Exercise instructions:
Output exactly the lines that run from the line containing "Keep writing the" through the line containing "return tuple(c *", with both ends included.

[Scripts that build objects]

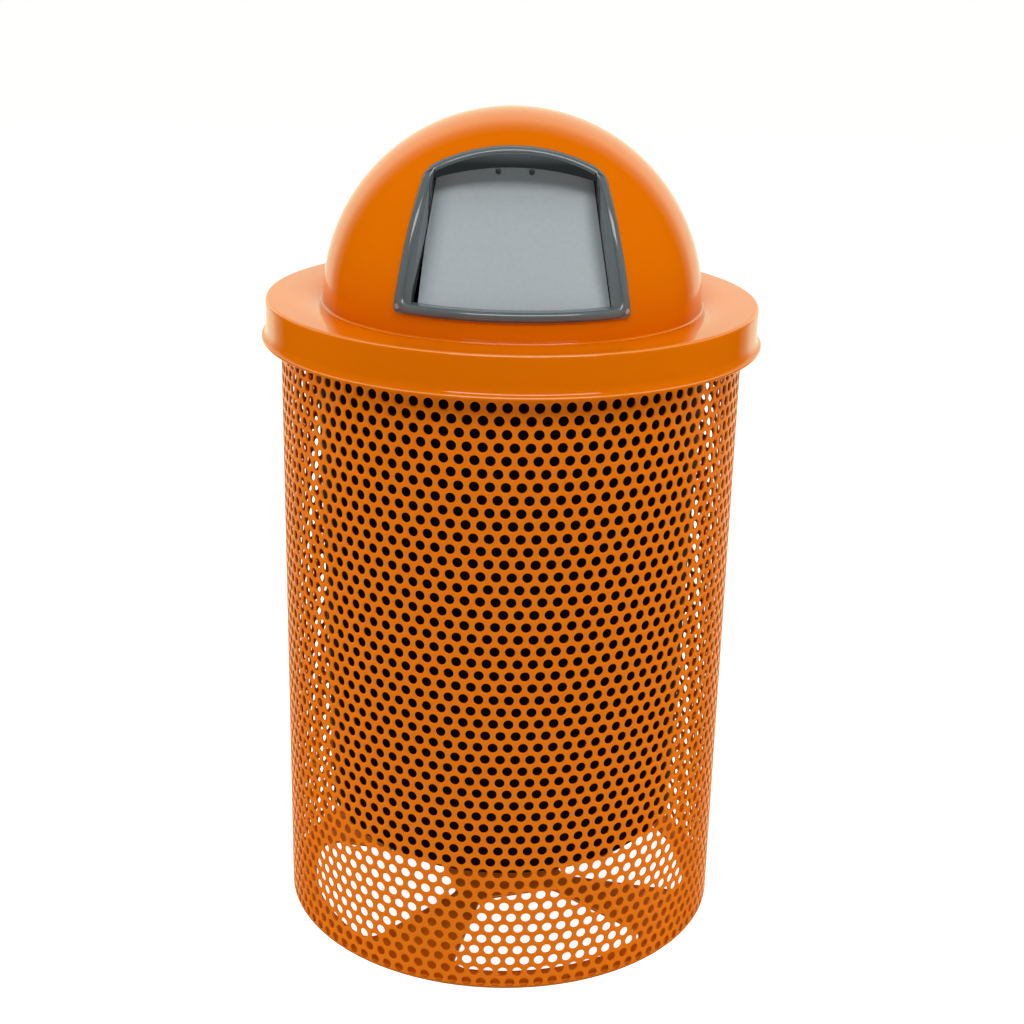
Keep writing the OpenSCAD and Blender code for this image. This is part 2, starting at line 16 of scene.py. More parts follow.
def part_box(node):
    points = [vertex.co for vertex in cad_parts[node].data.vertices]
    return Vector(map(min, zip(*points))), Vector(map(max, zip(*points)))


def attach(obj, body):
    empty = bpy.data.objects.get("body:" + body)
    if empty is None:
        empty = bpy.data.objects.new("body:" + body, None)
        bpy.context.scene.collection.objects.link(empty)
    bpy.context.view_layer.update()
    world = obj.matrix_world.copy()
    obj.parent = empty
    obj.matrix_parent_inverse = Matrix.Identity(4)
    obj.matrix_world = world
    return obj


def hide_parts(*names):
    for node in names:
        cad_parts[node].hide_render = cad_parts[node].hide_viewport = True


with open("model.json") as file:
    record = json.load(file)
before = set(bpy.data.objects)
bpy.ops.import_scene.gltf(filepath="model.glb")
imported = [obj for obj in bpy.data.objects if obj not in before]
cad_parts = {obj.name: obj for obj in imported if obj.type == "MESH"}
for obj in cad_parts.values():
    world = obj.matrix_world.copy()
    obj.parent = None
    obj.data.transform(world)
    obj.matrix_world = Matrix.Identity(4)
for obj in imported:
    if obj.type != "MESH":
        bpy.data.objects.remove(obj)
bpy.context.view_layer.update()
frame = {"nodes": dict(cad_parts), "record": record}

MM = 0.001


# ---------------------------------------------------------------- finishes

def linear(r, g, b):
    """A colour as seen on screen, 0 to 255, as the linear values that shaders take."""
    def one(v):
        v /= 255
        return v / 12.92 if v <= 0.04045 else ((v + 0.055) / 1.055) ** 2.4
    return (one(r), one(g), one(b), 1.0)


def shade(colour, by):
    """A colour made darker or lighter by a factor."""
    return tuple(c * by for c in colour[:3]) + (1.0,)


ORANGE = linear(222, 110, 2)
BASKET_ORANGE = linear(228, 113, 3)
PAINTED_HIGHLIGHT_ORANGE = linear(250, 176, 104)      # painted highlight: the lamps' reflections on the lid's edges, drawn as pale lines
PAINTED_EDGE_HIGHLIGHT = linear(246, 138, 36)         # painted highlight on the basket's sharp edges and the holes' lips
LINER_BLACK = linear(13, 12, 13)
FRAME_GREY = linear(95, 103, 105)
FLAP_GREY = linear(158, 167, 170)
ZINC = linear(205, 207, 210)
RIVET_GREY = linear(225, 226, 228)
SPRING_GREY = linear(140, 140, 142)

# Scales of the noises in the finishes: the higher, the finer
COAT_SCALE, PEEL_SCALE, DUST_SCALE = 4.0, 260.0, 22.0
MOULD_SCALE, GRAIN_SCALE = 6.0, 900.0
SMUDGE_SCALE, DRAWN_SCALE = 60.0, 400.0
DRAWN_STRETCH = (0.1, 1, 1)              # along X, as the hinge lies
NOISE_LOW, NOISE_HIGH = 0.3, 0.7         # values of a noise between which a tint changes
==
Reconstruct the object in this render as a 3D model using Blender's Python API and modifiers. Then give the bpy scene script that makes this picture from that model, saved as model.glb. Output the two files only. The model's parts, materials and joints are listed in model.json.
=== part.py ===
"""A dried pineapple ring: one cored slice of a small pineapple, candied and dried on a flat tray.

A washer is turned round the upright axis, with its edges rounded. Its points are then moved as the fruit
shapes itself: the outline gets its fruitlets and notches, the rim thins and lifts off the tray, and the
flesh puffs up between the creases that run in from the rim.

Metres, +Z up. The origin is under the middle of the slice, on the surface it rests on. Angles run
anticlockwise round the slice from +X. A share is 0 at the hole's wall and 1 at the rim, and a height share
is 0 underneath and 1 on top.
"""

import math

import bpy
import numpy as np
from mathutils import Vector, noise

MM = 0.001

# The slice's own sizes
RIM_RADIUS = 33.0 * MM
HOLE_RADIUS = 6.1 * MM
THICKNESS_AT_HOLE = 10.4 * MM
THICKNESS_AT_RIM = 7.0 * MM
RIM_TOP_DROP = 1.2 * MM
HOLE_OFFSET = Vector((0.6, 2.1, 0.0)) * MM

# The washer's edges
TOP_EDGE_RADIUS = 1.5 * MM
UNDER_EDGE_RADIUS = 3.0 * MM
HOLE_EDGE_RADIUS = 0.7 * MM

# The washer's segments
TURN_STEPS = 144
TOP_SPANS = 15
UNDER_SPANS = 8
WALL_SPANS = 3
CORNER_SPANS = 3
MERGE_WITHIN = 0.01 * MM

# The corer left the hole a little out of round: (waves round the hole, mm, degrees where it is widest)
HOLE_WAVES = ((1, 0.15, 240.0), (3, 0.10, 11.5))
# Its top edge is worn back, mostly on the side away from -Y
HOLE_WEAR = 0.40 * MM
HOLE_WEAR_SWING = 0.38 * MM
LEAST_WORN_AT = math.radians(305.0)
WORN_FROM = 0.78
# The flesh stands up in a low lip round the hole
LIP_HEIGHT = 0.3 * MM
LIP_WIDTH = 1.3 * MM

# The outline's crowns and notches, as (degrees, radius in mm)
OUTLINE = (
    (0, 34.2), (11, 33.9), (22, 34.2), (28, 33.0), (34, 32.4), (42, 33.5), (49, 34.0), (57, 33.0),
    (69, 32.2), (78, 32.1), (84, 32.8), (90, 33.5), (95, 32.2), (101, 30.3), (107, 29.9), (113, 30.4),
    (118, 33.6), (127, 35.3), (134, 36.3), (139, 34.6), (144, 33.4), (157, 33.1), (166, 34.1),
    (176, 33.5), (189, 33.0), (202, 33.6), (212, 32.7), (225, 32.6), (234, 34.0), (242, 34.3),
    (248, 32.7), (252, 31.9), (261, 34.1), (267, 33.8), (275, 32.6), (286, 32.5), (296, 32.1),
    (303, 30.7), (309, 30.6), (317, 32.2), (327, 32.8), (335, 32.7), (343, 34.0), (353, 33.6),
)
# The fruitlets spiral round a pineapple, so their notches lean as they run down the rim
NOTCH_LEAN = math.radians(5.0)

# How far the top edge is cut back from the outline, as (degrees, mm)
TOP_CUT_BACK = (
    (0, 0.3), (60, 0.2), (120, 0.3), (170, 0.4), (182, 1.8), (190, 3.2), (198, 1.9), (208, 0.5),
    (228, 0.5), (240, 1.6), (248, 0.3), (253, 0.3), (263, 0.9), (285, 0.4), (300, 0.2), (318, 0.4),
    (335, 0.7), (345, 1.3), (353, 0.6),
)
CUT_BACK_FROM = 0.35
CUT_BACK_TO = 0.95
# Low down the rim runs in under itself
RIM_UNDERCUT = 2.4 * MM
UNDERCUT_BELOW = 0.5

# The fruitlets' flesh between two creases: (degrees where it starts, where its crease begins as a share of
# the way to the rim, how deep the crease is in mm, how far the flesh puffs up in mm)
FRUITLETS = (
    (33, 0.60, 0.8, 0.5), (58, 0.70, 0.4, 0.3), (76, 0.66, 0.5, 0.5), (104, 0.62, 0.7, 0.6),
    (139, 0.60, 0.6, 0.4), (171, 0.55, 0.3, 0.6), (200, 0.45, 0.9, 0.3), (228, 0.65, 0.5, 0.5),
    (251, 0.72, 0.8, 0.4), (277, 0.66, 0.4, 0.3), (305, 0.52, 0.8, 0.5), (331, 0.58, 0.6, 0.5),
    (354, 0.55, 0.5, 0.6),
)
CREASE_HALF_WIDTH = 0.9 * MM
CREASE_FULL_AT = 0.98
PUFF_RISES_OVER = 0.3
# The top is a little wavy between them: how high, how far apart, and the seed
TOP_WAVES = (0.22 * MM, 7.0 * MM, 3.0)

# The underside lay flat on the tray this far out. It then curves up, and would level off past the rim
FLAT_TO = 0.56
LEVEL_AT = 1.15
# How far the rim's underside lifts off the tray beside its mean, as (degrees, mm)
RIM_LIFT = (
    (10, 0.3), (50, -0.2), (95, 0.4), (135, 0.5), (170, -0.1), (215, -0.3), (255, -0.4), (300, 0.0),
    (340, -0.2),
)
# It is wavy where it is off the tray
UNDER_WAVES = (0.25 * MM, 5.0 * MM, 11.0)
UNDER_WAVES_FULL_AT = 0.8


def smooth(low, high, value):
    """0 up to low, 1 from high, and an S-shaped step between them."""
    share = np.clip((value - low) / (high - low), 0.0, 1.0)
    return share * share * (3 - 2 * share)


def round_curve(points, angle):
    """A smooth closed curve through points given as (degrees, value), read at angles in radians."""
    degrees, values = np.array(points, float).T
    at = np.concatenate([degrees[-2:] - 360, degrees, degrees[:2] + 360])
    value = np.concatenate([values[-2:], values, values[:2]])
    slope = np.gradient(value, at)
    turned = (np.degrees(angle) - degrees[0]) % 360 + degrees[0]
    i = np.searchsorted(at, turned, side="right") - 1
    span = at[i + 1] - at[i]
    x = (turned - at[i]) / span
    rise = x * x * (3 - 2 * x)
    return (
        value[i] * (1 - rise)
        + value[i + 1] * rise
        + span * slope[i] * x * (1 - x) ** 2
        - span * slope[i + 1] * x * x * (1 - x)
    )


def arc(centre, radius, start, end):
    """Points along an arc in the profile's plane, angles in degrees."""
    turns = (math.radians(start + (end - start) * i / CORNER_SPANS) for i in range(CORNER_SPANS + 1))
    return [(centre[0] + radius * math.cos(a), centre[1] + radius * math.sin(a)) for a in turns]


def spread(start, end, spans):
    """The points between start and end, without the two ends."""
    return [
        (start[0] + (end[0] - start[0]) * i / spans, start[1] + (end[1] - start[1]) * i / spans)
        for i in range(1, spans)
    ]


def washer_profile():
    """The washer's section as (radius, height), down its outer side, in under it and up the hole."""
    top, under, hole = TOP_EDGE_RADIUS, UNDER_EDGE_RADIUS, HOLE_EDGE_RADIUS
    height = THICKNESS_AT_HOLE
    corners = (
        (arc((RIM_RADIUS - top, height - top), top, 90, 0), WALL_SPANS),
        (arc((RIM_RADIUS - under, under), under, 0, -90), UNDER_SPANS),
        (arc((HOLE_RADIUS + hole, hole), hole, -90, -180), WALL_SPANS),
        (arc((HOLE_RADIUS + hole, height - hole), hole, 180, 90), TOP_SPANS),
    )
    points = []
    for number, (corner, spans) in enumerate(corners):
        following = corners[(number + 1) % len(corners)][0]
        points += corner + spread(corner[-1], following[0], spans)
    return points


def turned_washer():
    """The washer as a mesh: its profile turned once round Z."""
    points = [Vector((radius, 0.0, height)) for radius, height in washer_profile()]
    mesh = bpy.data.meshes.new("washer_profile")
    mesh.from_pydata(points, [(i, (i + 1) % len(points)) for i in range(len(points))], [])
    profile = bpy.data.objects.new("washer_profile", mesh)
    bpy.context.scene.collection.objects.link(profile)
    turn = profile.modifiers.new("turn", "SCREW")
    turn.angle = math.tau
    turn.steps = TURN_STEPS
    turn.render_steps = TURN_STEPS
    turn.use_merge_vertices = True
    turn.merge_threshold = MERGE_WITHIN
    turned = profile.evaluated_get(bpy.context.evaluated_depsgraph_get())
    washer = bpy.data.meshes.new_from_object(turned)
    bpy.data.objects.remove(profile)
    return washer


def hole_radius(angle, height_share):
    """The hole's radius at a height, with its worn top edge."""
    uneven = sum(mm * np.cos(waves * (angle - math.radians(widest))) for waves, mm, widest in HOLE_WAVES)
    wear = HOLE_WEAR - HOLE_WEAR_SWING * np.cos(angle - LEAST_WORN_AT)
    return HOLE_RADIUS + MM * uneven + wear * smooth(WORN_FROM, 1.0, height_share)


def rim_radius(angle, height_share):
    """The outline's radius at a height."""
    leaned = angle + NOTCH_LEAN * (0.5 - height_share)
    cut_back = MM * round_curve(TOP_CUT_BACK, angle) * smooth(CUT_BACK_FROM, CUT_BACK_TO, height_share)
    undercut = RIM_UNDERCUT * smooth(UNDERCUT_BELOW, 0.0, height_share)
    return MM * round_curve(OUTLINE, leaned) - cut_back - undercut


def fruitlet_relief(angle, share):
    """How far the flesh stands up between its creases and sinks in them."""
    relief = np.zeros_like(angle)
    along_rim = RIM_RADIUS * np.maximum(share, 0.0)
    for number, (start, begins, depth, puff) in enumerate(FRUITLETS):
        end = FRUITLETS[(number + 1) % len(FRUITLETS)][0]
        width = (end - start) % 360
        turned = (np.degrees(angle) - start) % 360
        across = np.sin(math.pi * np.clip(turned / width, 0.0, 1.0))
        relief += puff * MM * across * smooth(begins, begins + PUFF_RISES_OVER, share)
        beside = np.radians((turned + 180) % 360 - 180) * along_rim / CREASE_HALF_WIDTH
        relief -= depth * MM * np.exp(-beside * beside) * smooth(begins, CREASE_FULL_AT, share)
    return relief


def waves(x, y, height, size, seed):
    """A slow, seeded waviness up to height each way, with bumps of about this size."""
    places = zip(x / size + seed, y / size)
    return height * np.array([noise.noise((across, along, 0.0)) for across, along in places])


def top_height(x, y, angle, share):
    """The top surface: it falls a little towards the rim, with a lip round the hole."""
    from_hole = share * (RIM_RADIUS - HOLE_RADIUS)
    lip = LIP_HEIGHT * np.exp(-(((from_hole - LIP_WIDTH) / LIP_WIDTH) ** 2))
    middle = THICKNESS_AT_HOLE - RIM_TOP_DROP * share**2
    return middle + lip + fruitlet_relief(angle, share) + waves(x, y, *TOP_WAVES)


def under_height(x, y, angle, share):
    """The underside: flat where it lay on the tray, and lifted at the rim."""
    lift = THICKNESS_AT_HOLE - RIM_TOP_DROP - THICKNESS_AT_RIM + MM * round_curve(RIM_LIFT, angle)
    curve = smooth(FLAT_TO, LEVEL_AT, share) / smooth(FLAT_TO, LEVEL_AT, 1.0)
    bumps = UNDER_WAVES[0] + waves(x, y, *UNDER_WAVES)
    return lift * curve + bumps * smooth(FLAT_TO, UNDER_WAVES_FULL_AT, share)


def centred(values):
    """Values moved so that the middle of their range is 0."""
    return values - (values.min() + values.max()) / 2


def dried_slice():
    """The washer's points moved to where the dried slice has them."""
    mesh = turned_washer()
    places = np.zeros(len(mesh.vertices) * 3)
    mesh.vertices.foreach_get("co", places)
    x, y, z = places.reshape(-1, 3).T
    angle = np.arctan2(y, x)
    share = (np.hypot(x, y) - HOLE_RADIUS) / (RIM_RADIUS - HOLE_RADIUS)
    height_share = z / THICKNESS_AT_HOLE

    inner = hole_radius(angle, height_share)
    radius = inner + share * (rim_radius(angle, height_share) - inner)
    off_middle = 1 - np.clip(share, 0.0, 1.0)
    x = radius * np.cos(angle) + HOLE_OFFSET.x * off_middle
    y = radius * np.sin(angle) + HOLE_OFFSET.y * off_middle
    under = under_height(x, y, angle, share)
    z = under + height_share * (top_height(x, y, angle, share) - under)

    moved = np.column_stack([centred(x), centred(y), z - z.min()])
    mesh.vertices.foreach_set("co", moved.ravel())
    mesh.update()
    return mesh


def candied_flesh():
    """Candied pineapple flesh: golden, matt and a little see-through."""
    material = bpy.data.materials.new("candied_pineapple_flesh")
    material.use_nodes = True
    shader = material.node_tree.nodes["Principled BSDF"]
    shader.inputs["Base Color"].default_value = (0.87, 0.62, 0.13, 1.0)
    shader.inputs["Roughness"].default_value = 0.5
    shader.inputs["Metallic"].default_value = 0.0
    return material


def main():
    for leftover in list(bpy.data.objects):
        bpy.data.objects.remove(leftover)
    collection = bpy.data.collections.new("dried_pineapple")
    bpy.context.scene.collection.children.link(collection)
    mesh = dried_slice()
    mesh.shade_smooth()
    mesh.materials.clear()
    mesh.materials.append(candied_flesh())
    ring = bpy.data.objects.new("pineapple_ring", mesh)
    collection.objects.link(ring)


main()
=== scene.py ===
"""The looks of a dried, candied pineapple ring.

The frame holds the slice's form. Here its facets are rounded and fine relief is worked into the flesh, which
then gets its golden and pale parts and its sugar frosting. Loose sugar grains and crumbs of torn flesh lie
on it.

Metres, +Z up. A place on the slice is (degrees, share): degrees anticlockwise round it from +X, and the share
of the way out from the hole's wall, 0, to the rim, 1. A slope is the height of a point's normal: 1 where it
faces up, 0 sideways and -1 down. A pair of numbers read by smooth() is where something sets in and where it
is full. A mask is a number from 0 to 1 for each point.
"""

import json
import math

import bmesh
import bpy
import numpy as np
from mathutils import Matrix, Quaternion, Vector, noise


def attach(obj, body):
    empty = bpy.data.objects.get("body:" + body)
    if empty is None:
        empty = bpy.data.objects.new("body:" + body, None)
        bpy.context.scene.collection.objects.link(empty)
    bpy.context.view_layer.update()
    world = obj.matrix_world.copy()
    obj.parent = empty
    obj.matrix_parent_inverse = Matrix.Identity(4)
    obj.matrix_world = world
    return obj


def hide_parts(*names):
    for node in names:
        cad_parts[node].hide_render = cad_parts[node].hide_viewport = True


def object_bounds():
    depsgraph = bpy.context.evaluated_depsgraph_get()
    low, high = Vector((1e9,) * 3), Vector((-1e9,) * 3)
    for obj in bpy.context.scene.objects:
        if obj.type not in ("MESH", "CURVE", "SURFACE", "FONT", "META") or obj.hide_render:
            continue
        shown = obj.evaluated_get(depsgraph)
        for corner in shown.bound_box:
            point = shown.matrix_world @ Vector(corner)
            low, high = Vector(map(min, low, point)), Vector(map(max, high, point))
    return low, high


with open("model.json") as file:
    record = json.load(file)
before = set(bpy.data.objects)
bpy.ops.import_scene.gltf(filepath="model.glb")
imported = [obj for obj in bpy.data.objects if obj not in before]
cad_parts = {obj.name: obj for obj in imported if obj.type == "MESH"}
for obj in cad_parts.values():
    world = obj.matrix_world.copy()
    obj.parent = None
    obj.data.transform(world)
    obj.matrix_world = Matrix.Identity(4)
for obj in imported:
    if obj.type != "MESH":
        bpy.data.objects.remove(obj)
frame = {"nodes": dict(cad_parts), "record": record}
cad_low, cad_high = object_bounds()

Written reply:
Keep writing the OpenSCAD and Blender code for this image. This is part 2, starting at line 16 of scene.py. More parts follow.
def part_box(node):
    points = [vertex.co for vertex in cad_parts[node].data.vertices]
    return Vector(map(min, zip(*points))), Vector(map(max, zip(*points)))


def attach(obj, body):
    empty = bpy.data.objects.get("body:" + body)
    if empty is None:
        empty = bpy.data.objects.new("body:" + body, None)
        bpy.context.scene.collection.objects.link(empty)
    bpy.context.view_layer.update()
    world = obj.matrix_world.copy()
    obj.parent = empty
    obj.matrix_parent_inverse = Matrix.Identity(4)
    obj.matrix_world = world
    return obj


def hide_parts(*names):
    for node in names:
        cad_parts[node].hide_render = cad_parts[node].hide_viewport = True


with open("model.json") as file:
    record = json.load(file)
before = set(bpy.data.objects)
bpy.ops.import_scene.gltf(filepath="model.glb")
imported = [obj for obj in bpy.data.objects if obj not in before]
cad_parts = {obj.name: obj for obj in imported if obj.type == "MESH"}
for obj in cad_parts.values():
    world = obj.matrix_world.copy()
    obj.parent = None
    obj.data.transform(world)
    obj.matrix_world = Matrix.Identity(4)
for obj in imported:
    if obj.type != "MESH":
        bpy.data.objects.remove(obj)
bpy.context.view_layer.update()
frame = {"nodes": dict(cad_parts), "record": record}

MM = 0.001


# ---------------------------------------------------------------- finishes

def linear(r, g, b):
    """A colour as seen on screen, 0 to 255, as the linear values that shaders take."""
    def one(v):
        v /= 255
        return v / 12.92 if v <= 0.04045 else ((v + 0.055) / 1.055) ** 2.4
    return (one(r), one(g), one(b), 1.0)


def shade(colour, by):
    """A colour made darker or lighter by a factor."""
    return tuple(c * by for c in colour[:3]) + (1.0,)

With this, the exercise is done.